> EXERCISE REQUIREMENTS: Starting at the first line of the data below, write out each line exactly until you reach the line containing "from build123d import *", and include that line too.

> DATASET SECTION:
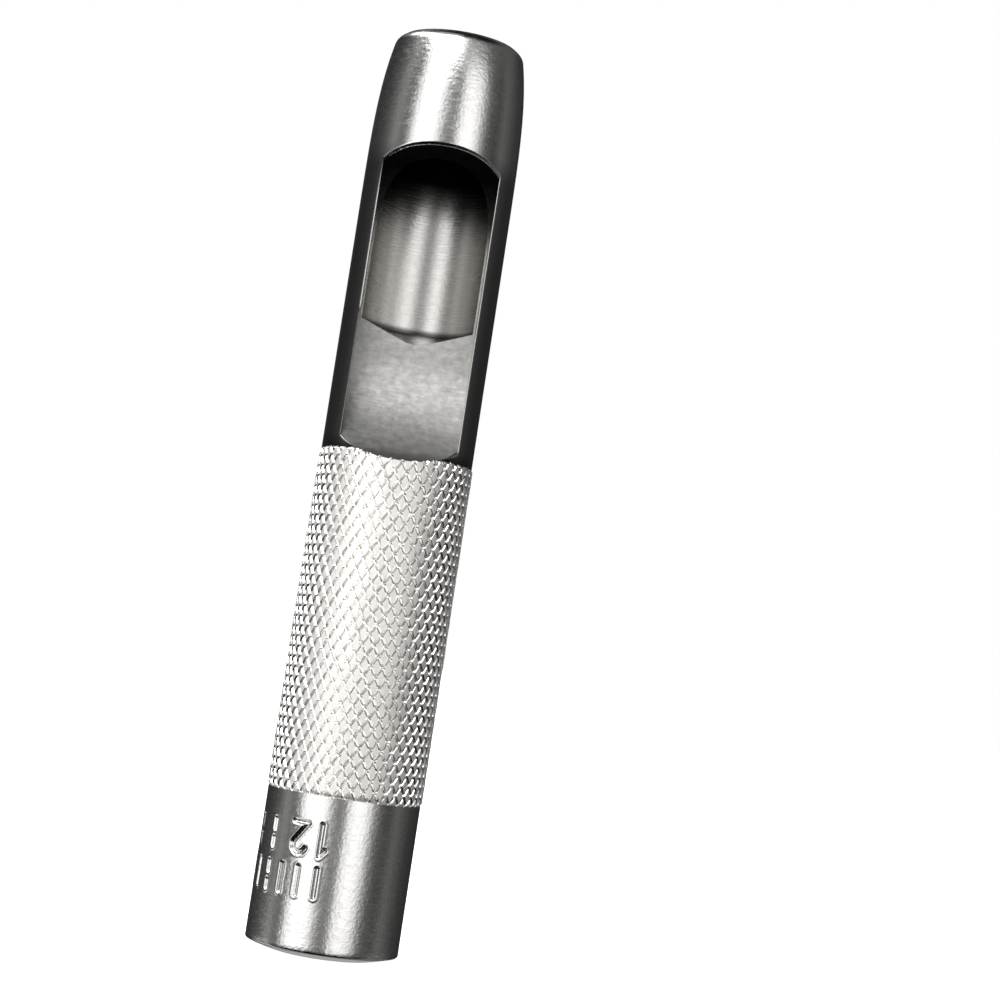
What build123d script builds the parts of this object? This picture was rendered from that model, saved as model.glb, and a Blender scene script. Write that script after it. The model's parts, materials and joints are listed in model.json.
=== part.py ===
"""Hollow punch for 12 mm eyelet and grommet holes in leather, turned and milled from one steel bar.

Millimetres. The origin is the centre of the striking face, +Z runs up the bar to the cutting edge, and the
ejection window faces -Y. The bar is described as its four zones, each a solid of its own between the planes
where one machining operation ends and the next begins.
"""

import os
from math import cos, radians, sin, tan

from build123d import *

# Overall
LENGTH = 96.9  # striking face to cutting edge
BODY_R = 8.0  # ground outside of the bar
HOLE_R = 6.0  # radius of the hole that the punch cuts, its stamped size

# Zones along the bar
HEAD_TOP = 16.5  # where the plain head ends and the knurl begins
GRIP_TOP = 52.1  # where the knurl ends
SHANK_TOP = 86.0  # a full ring of metal closes above the window here

# Striking face: a flat centre, then a shallow crown out to a rounded rim
FACE_R = 5.0
CROWN_DROP = 0.7
RIM_ROUND = 0.25
CROWN_MIDDLE = 0.42  # share of the drop reached halfway out: a little under half, so the crown is convex

# Knurl: its crests stand proud of the bar, and both ends are bevelled
KNURL_R = 8.15
KNURL_BEVEL = 0.3

# Nose: the outside falls away from the bar as the fourth power of the height, then a short steep bevel
# brings it down to the cutting edge
NOSE_START = 76.4
NOSE_FALL = 1.3
BEVEL_HEIGHT = 0.9
EDGE_LAND = 0.08  # width of the cutting edge outside the bore

# Bore: drilled from the cutting end, with the point of the drill left at its bottom
BORE_DEPTH = 30.6
DRILL_POINT = 136.0  # full angle, degrees

# Ejection window: milled from the side by a round cutter that travels along the bar
CUTTER_R = 12.5
WINDOW_WIDTH = 12.2
FLOOR_DEPTH = 0.8  # the window's floor lies this far in front of the bar's axis
CUTTER_LOW = 62.7
CUTTER_HIGH = 73.05
WINDOW_BREAK = 0.25  # edge break round the window

# Struck size mark on the head. It reads upright with the cutting edge pointing down.
MARK_HEIGHT = 3.6
MARK_STROKE = 0.5
MARK_DEPTH = 0.25
MARK_Z = 12.0
ONE_AZIMUTH = -11.6  # degrees round the bar from the window's side
TWO_AZIMUTH = -28.5

# Row of plain struck bars below the size mark
BAR_Z = 7.5
BAR_COUNT = 4
BAR_FIRST = -11.6
BAR_STEP = -14.4

# Derived
NOSE_RISE = LENGTH - NOSE_START
bevel_fraction = (NOSE_RISE - BEVEL_HEIGHT) / NOSE_RISE
bevel_r = BODY_R - NOSE_FALL * bevel_fraction**4
point_length = HOLE_R / tan(radians(DRILL_POINT / 2))
bore_bottom = LENGTH - BORE_DEPTH
cutter_y = -(FLOOR_DEPTH + CUTTER_R)
crown_end_r = BODY_R - RIM_ROUND
crown_middle_r = (FACE_R + crown_end_r) / 2
crown_middle_z = CROWN_MIDDLE * CROWN_DROP


def surface_plane(azimuth: float, height: float) -> Plane:
    """Plane on the head's side at an azimuth and height, turned so that marks read with the edge down."""
    turn = radians(azimuth)
    outward = Vector(sin(turn), -cos(turn), 0)
    centre = outward * BODY_R + Vector(0, 0, height)
    return Plane(origin=centre, x_dir=(-cos(turn), -sin(turn), 0), z_dir=outward)


# The whole bar as turned. The quartic nose is a Bezier curve with four level control points and one drop.
with BuildSketch(Plane.XZ) as bar_outline:
    with BuildLine():
        Polyline((0, LENGTH), (0, 0), (FACE_R, 0))
        ThreePointArc((FACE_R, 0), (crown_middle_r, crown_middle_z), (crown_end_r, CROWN_DROP))
        CenterArc((crown_end_r, CROWN_DROP + RIM_ROUND), RIM_ROUND, -90, 90)
        Line((BODY_R, CROWN_DROP + RIM_ROUND), (BODY_R, NOSE_START))
        curve_rise = bevel_fraction * NOSE_RISE
        Bezier(
            *[(BODY_R, NOSE_START + curve_rise * step / 4) for step in range(4)],
            (bevel_r, NOSE_START + curve_rise),
        )
        Polyline((bevel_r, LENGTH - BEVEL_HEIGHT), (HOLE_R + EDGE_LAND, LENGTH), (0, LENGTH))
    make_face()

with BuildSketch(Plane.XZ) as bore_outline:
    with BuildLine():
        Polyline(
            (0, LENGTH), (HOLE_R, LENGTH), (HOLE_R, bore_bottom), (0, bore_bottom - point_length), close=True
        )
    make_face()

with BuildSketch(Plane.YZ) as window_outline:
    with Locations((cutter_y, (CUTTER_LOW + CUTTER_HIGH) / 2)):
        SlotCenterToCenter(CUTTER_HIGH - CUTTER_LOW, 2 * CUTTER_R, rotation=90)

# Cutting nose: the sharpened ring that does the cutting
with BuildPart() as cutting_nose:
    revolve(bar_outline.sketch, axis=Axis.Z)
    revolve(bore_outline.sketch, axis=Axis.Z, mode=Mode.SUBTRACT)
    split(bisect_by=Plane.XY.offset(SHANK_TOP), keep=Keep.TOP)

# Window shank: the tube, the drill's cone and the window that the punched discs leave by
with BuildPart() as window_shank:
    revolve(bar_outline.sketch, axis=Axis.Z)
    revolve(bore_outline.sketch, axis=Axis.Z, mode=Mode.SUBTRACT)
    extrude(window_outline.sketch, amount=WINDOW_WIDTH / 2, both=True, mode=Mode.SUBTRACT)
    split(bisect_by=Plane.XY.offset(SHANK_TOP), keep=Keep.BOTTOM)
    split(bisect_by=Plane.XY.offset(GRIP_TOP), keep=Keep.TOP)
    window_sides = window_shank.edges().filter_by(Axis.Z).filter_by_position(Axis.Y, -BODY_R, -BODY_R / 2)
    chamfer(window_sides, WINDOW_BREAK)

# Knurled grip: the window's lower ramp runs out in its top
with BuildPart() as knurled_grip:
    with BuildSketch(Plane.XY.offset(HEAD_TOP)):
        Circle(KNURL_R)
    extrude(amount=GRIP_TOP - HEAD_TOP)
    chamfer(knurled_grip.edges().filter_by(GeomType.CIRCLE), KNURL_BEVEL)
    extrude(window_outline.sketch, amount=WINDOW_WIDTH / 2, both=True, mode=Mode.SUBTRACT)

# Striking head with its struck marks
with BuildPart() as striking_head:
    revolve(bar_outline.sketch, axis=Axis.Z)
    split(bisect_by=Plane.XY.offset(HEAD_TOP), keep=Keep.BOTTOM)
    half = MARK_HEIGHT / 2
    hook = half / 2
    with BuildSketch(surface_plane(ONE_AZIMUTH, MARK_Z)):
        with BuildLine():
            Polyline((-hook, half - hook), (0, half), (0, -half))
        trace(line_width=MARK_STROKE)
    extrude(amount=MARK_DEPTH, both=True, mode=Mode.SUBTRACT)
    with BuildSketch(surface_plane(TWO_AZIMUTH, MARK_Z)):
        with BuildLine():
            ThreePointArc((-hook, half - hook), (0, half), (hook, half - hook))
            Polyline((hook, half - hook), (-hook, -half), (hook, -half))
        trace(line_width=MARK_STROKE)
    extrude(amount=MARK_DEPTH, both=True, mode=Mode.SUBTRACT)
    for bar in range(BAR_COUNT):
        with BuildSketch(surface_plane(BAR_FIRST + bar * BAR_STEP, BAR_Z)):
            Rectangle(MARK_STROKE, MARK_HEIGHT)
        extrude(amount=MARK_DEPTH, both=True, mode=Mode.SUBTRACT)

cutting_nose.part.label = "cutting_nose"
window_shank.part.label = "window_shank"
knurled_grip.part.label = "knurled_grip"
striking_head.part.label = "striking_head"

os.makedirs("parts", exist_ok=True)
export_step(cutting_nose.part, "parts/cutting_nose.step")
export_step(window_shank.part, "parts/window_shank.step")
export_step(knurled_grip.part, "parts/knurled_grip.step")
export_step(striking_head.part, "parts/striking_head.step")
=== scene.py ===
"""Looks of a hollow punch for 12 mm grommet holes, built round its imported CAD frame.

Each zone of the bar is a class that builds its own mesh in millimetres and dresses it: the cutting nose, the
window shank, the knurled grip and the striking head. Sizes that the frame knows are read from it. Fields that
end in columns, rows or steps say how finely a part is divided.
"""

import json
import logging
import math
import random
from dataclasses import dataclass, field, replace
from enum import Enum, IntEnum
from typing import NamedTuple

import bmesh
import bpy
from mathutils import Matrix, Vector


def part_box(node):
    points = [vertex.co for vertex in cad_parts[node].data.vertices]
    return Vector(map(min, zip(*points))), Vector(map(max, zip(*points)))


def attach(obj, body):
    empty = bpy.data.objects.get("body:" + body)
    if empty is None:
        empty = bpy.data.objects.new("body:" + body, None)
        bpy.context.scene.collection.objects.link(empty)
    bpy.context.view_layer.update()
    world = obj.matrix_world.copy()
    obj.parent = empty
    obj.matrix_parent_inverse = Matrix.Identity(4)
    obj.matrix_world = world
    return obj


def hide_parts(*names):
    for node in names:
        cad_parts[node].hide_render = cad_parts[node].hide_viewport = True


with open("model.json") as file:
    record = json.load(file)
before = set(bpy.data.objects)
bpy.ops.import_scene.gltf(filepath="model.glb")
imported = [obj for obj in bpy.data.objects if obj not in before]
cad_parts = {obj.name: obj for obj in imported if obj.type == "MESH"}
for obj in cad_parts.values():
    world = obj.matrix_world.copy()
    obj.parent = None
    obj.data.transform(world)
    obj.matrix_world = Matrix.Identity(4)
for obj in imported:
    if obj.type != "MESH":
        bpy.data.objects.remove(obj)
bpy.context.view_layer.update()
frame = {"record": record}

log = logging.getLogger("hollow_punch")

MM = 0.001  # metres in a millimetre
FULL_TURN = 2 * math.pi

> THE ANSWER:
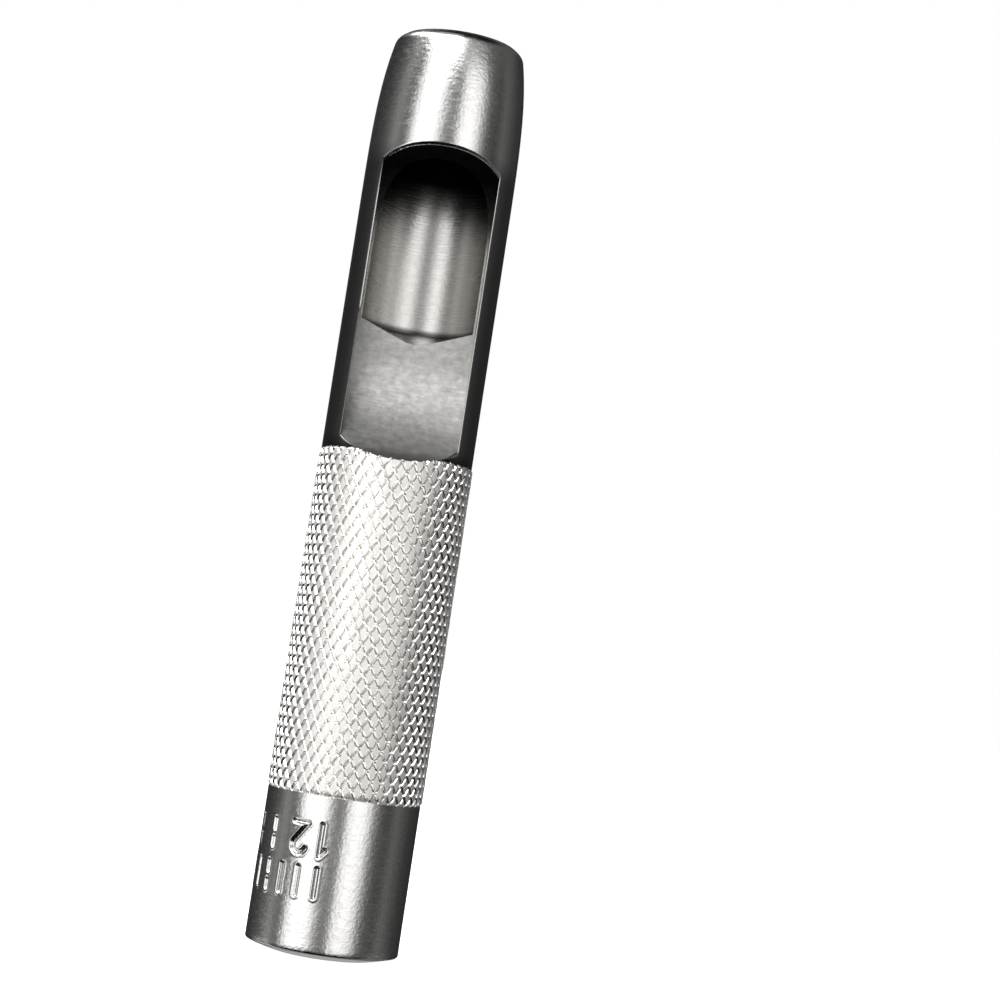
What build123d script builds the parts of this object? This picture was rendered from that model, saved as model.glb, and a Blender scene script. Write that script after it. The model's parts, materials and joints are listed in model.json.
=== part.py ===
"""Hollow punch for 12 mm eyelet and grommet holes in leather, turned and milled from one steel bar.

Millimetres. The origin is the centre of the striking face, +Z runs up the bar to the cutting edge, and the
ejection window faces -Y. The bar is described as its four zones, each a solid of its own between the planes
where one machining operation ends and the next begins.
"""

import os
from math import cos, radians, sin, tan

from build123d import *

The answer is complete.